§ WHAT IS NEEDED: Write out exactly the lines from the line with "block = extrude(on_axis(nut_back)" through the line with "for node in", including both, and nothing more.

§ INFORMATION PROVIDED:
# # #
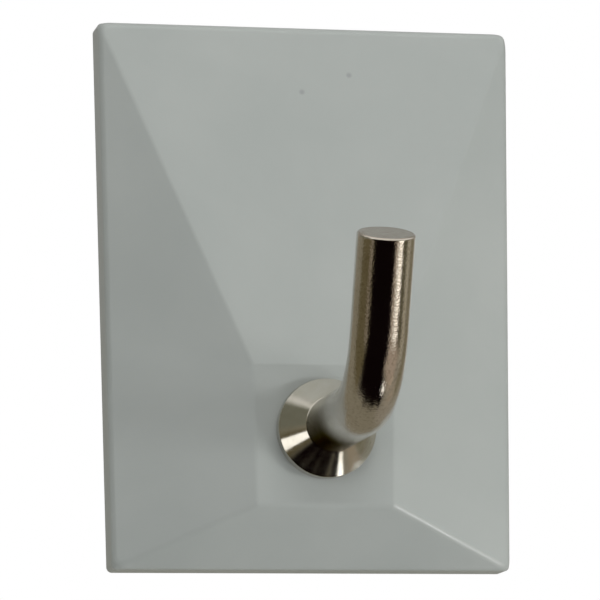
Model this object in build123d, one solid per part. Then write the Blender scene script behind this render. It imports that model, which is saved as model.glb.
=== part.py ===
from build123d import *
import os
from math import atan2, cos, degrees, radians, sin, tan

# Adhesive hook, in millimetres. +X is the viewer's right, +Z is up, and the front faces -Y.
# The origin is the centre of the adhesive face, which lies on the wall at Y = 0.

# Plate
plate_width = 45.0
plate_height = 60.0
plate_taper = 2.0
rim_depth = 4.0
plate_depth = 11.0
shell_wall = 1.8
plate_round = 1.0
corner_round = 0.6

# Flat land that carries the hook
land_side = 15.2
land_below_centre = 16.2

# Foam pad
foam_thickness = 1.0
foam_inset = 1.5
foam_corner = 3.0

# Back panel
panel_thickness = 1.2
panel_gap = 0.15
panel_corner = 1.0
peg_radius = 1.2
peg_length = 2.5
peg_gap = 0.1
peg_tip_chamfer = 0.3

# Hook rod
rod_radius = 3.0
stem_reach = 23.8
bend_radius = 10.4
lean_angle = 22.7
leg_length = 17.4
axis_below_centre = 15.6
rod_end_round = 0.3
shoulder_chamfer = 0.15
tail_radius = 2.0
tail_length = 11.0
tail_tip_chamfer = 0.4

# Collar
collar_base_radius = 5.35
collar_height = 4.7
collar_foot = 0.35
collar_lip_round = 0.12
collar_bore_radius = 2.1

# Fasteners behind the land
washer_radius = 4.5
washer_thickness = 0.8
washer_bore_radius = 2.15
nut_sides = 6
nut_across_flats = 7.0
nut_height = 3.2
nut_bevel_angle = 30.0
land_bore_radius = 2.15

# Moulded inside of the shell
socket_radius = 6.0
socket_wall = 1.2
socket_height = 4.0
rib_thickness = 1.1
cross_rib_above_centre = 7.5
post_radius = 2.6
post_from_side = 6.0
post_from_top = 15.0
post_from_bottom = 6.5

# How near its plane an edge must lie to count as in it
plane_tolerance = 0.01

# Places worked out from the dimensions above
shell_back = -foam_thickness
rim_front = shell_back - rim_depth
land_front = shell_back - plate_depth
land_inside = land_front + shell_wall
panel_front = shell_back - panel_thickness
collar_top = land_front - collar_height
tail_end = collar_top + tail_length
washer_back = land_inside + washer_thickness
nut_back = washer_back + nut_height
side_lean = atan2(plate_taper / 2, plate_height)


def front_plane(y):
    """Drawing plane that faces the viewer, with sketch Y along +Z."""
    return Plane(origin=(0, y, 0), x_dir=(1, 0, 0), z_dir=(0, -1, 0))


def on_axis(y):
    """Drawing plane that faces the viewer, centred on the hook's axis."""
    return front_plane(y) * Pos(0, -axis_below_centre)


def edges_at(solid, y):
    """Edges that lie whole in the plane at this Y."""
    return solid.edges().filter_by_position(Axis.Y, y - plane_tolerance, y + plane_tolerance)


def tapered(width, height):
    """Upright outline of this mean width, whose sides part towards the top as the plate's do."""
    top_width = width + height * tan(side_lean)
    return Trapezoid(top_width, height, 90 - degrees(side_lean), rotation=180)


def plate_outline(inset):
    """The plate's outline moved in all round by the inset."""
    return offset(tapered(plate_width, plate_height), amount=-inset, kind=Kind.INTERSECTION)


def round_corners(outline, radius):
    return fillet(outline.vertices(), radius)


def plate_form():
    """Rim band and four flat sloping facets up to the land, low on the plate, with sharp edges."""
    rim = tapered(plate_width, plate_height)
    land = Pos(0, -land_below_centre) * tapered(land_side, land_side)
    band = extrude(front_plane(shell_back) * rim, rim_depth)
    foot = front_plane(rim_front) * rim
    crown = front_plane(land_front) * land
    facets = [
        Face(Wire.make_polygon([*low_edge.vertices(), *reversed(high_edge.vertices())]))
        for low_edge, high_edge in zip(foot.wire().edges(), crown.wire().edges())
    ]
    return band + Solid(Shell([foot.face(), crown.face(), *facets]))


def shell_inside():
    """Space behind the facets, an even wall inside them and open at the back."""
    space = offset(plate_form(), amount=-shell_wall, kind=Kind.INTERSECTION)
    mouth = extrude(front_plane(shell_back) * plate_outline(shell_wall), shell_wall)
    return space + mouth


def round_at_posts(radius):
    """The same circle at each of the four peg posts."""
    across = plate_width - 2 * post_from_side
    apart = plate_height - post_from_top - post_from_bottom
    middle = Pos(0, (post_from_bottom - post_from_top) / 2)
    return middle * (Sketch() + GridLocations(across, apart, 2, 2) * Circle(radius))


def shell_stiffeners():
    """Socket ring, ribs and peg posts, up to the back panel."""
    depth = panel_front - land_inside
    ring_outside = socket_radius + socket_wall
    ring = extrude(on_axis(land_inside + socket_height) * Circle(ring_outside), socket_height + shell_wall)
    tall = depth + shell_wall
    up_length = plate_height / 2 + axis_below_centre
    up_rib = Pos(0, up_length / 2 - axis_below_centre) * Rectangle(rib_thickness, up_length)
    side_ribs = Pos(0, -axis_below_centre) * Rectangle(plate_width, rib_thickness)
    down_length = plate_height / 2 - axis_below_centre
    down_rib = Pos(0, -axis_below_centre - down_length / 2) * Rectangle(rib_thickness, down_length)
    cross_rib = Pos(0, cross_rib_above_centre) * Rectangle(plate_width, rib_thickness)
    grid = up_rib + side_ribs + down_rib + cross_rib
    ribs = extrude(front_plane(panel_front) * grid, tall)
    posts = extrude(front_plane(panel_front) * round_at_posts(post_radius), tall)
    well = extrude(on_axis(panel_front) * Circle(socket_radius), depth)
    return ribs + ring + posts - well


def front_shell():
    body = plate_form()
    corners = body.edges().filter_by(Axis.Y)
    body = fillet(body.edges() - edges_at(body, shell_back) - corners, plate_round)
    outline = round_corners(tapered(plate_width, plate_height), corner_round)
    body &= extrude(front_plane(shell_back) * outline, plate_depth)
    inside = shell_inside()
    body = body - inside + (shell_stiffeners() & inside)
    body -= extrude(on_axis(land_inside) * Circle(land_bore_radius), shell_wall)
    peg_bores = front_plane(panel_front) * round_at_posts(peg_radius + peg_gap)
    return body - extrude(peg_bores, peg_length + peg_gap)


def back_panel():
    outline = round_corners(plate_outline(shell_wall + panel_gap), panel_corner)
    panel = extrude(front_plane(shell_back) * outline, panel_thickness)
    pegs = extrude(front_plane(panel_front) * round_at_posts(peg_radius), peg_length)
    pegs = chamfer(edges_at(pegs, panel_front - peg_length), peg_tip_chamfer)
    return panel + pegs


def foam_pad():
    outline = round_corners(plate_outline(foam_inset), foam_corner)
    return extrude(front_plane(0) * outline, foam_thickness)


def hook_path():
    """Straight stem, one bend and a straight leg that leans away from the wall."""
    elbow = Vector(0, land_front - stem_reach, -axis_below_centre)
    lean = radians(lean_angle)
    leg_way = Vector(0, -sin(lean), cos(lean))
    shoulder = Vector(0, collar_top, -axis_below_centre)
    return FilletPolyline(shoulder, elbow, elbow + leg_way * leg_length, radius=bend_radius)


def hook_rod():
    rod = sweep(on_axis(collar_top) * Circle(rod_radius), path=hook_path())
    rod = chamfer(edges_at(rod, collar_top), shoulder_chamfer)
    leg_end = rod.edges().filter_by(GeomType.CIRCLE).sort_by(Axis.Z)[-1]
    rod = fillet(leg_end, rod_end_round)
    tail = extrude(on_axis(collar_top) * Circle(tail_radius), -tail_length)
    tail = chamfer(edges_at(tail, tail_end), tail_tip_chamfer)
    return rod + tail


def collar():
    """Low cone with a short upright foot, turned about the hook's axis."""
    profile = Polyline(
        (collar_bore_radius, 0),
        (collar_base_radius, 0),
        (collar_base_radius, collar_foot),
        (rod_radius, collar_height),
        (collar_bore_radius, collar_height),
        close=True,
    )
    ring = revolve(Plane.XZ * make_face(profile), Axis.Z)
    lip = ring.edges().filter_by(GeomType.CIRCLE).group_by(Axis.Z)[-1].sort_by(SortBy.LENGTH)[-1]
    ring = fillet(lip, collar_lip_round)
    return on_axis(land_front) * ring


def tail_washer():
    disc = Circle(washer_radius) - Circle(washer_bore_radius)
    return extrude(on_axis(washer_back) * disc, washer_thickness)


def tail_nut():
    """Hexagon nut with both faces bevelled at the corners."""
    flat_radius = nut_across_flats / 2
    corner_radius = flat_radius / cos(radians(180 / nut_sides))
    hexagon = RegularPolygon(corner_radius, nut_sides)
    block = extrude(on_axis(nut_back) * (hexagon - Circle(tail_radius)), nut_height)
    drop = (corner_radius - flat_radius) * tan(radians(nut_bevel_angle))
    bevel = Polyline(
        (0, 0),
        (flat_radius, 0),
        (corner_radius, drop),
        (corner_radius, nut_height - drop),
        (flat_radius, nut_height),
        (0, nut_height),
        close=True,
    )
    turned = revolve(Plane.XZ * make_face(bevel), Axis.Z)
    return block & (on_axis(nut_back) * turned)


pieces = {
    "front_shell": front_shell,
    "back_panel": back_panel,
    "foam_pad": foam_pad,
    "hook_rod": hook_rod,
    "collar": collar,
    "tail_washer": tail_washer,
    "tail_nut": tail_nut,
}

os.makedirs("parts", exist_ok=True)
for name, make in pieces.items():
    export_step(make(), f"parts/{name}.step")
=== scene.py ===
import math

import bmesh
import bpy
from mathutils import Euler, Matrix, Vector


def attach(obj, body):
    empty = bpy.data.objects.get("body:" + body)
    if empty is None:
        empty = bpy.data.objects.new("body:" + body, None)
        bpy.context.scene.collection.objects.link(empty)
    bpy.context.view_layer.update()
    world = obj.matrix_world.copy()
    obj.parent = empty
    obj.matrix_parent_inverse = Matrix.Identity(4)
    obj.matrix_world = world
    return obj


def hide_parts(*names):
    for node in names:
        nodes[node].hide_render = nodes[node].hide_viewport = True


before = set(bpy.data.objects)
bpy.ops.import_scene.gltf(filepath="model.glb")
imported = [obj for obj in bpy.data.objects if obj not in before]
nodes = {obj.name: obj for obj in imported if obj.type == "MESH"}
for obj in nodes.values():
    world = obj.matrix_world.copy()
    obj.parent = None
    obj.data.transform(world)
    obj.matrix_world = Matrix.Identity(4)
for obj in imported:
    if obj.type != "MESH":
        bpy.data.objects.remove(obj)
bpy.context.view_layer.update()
scene = bpy.context.scene

# Lengths are in metres.
MM = 0.001

# The hook's axis runs along Y, this far below the plate's centre.
AXIS_Z = -15.6 * MM
ROD_RADIUS = 3.0 * MM

# The collar stands on the plate's land. Each of its corners is eased by the last value.
LAND_Y = -12.0 * MM
COLLAR_TOP = -16.7 * MM
COLLAR_HEIGHT = LAND_Y - COLLAR_TOP
COLLAR_BASE = 5.35 * MM
COLLAR_FOOT = 1.4 * MM
COLLAR_BORE = 2.1 * MM
CORNER_EASE = 0.12 * MM

# The leg's direction, and how far along it the leg's cut end lies from the origin
LEG_WAY = Vector((0.0, -0.3859, 0.9225))
LEG_END = 16.82 * MM

# Thread on the rod's tail
THREAD_START = COLLAR_TOP + 1.5 * MM
THREAD_PITCH = 0.7 * MM
THREAD_DEPTH = 0.4 * MM

# Painted shade on the stem's underside beside the collar, a near-black colour and a dulled reflection: its
# turn about the axis, and where along Y it starts and is full
PAINTED_SHADE_TURN = math.radians(-122)
PAINTED_SHADE_START = COLLAR_TOP - 11.5 * MM
PAINTED_SHADE_FULL = COLLAR_TOP - 5.0 * MM

# Specks of dust on the plate, as X and Z, and how far their dark middle and their soft edge reach
SPECKS = ((-0.7 * MM, 22.4 * MM), (4.7 * MM, 24.5 * MM))
SPECK_MIDDLE = 0.1 * MM
SPECK_EDGE = 0.45 * MM

# The camera, as fitted to the edges of the plate, the collar and the hook
CAMERA_PLACE = Vector((-95.9, -451.0, -73.0)) * MM
CAMERA_TURN = Euler((-0.1612, -0.2070, 0.0170))
CAMERA_LENS = 254.0

# The floor turns white between these two distances from its middle.
FLOOR_Z = -130 * MM
FLOOR_HALF = 6.0
FLOOR_PALE = 0.12
FLOOR_WHITE = 0.7

# All lamps point at the middle of the plate.
LAMP_AIM = Vector((0.0, -10 * MM, 0.0))


def colour(r, g, b):
    return (r, g, b, 1.0)


WHITE = colour(1.0, 1.0, 1.0)


# Camera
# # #
§ RESULT OF THE EXERCISE:
    block = extrude(on_axis(nut_back) * (hexagon - Circle(tail_radius)), nut_height)
    drop = (corner_radius - flat_radius) * tan(radians(nut_bevel_angle))
    bevel = Polyline(
        (0, 0),
        (flat_radius, 0),
        (corner_radius, drop),
        (corner_radius, nut_height - drop),
        (flat_radius, nut_height),
        (0, nut_height),
        close=True,
    )
    turned = revolve(Plane.XZ * make_face(bevel), Axis.Z)
    return block & (on_axis(nut_back) * turned)


pieces = {
    "front_shell": front_shell,
    "back_panel": back_panel,
    "foam_pad": foam_pad,
    "hook_rod": hook_rod,
    "collar": collar,
    "tail_washer": tail_washer,
    "tail_nut": tail_nut,
}

os.makedirs("parts", exist_ok=True)
for name, make in pieces.items():
    export_step(make(), f"parts/{name}.step")
=== scene.py ===
import math

import bmesh
import bpy
from mathutils import Euler, Matrix, Vector


def attach(obj, body):
    empty = bpy.data.objects.get("body:" + body)
    if empty is None:
        empty = bpy.data.objects.new("body:" + body, None)
        bpy.context.scene.collection.objects.link(empty)
    bpy.context.view_layer.update()
    world = obj.matrix_world.copy()
    obj.parent = empty
    obj.matrix_parent_inverse = Matrix.Identity(4)
    obj.matrix_world = world
    return obj


def hide_parts(*names):
    for node in names:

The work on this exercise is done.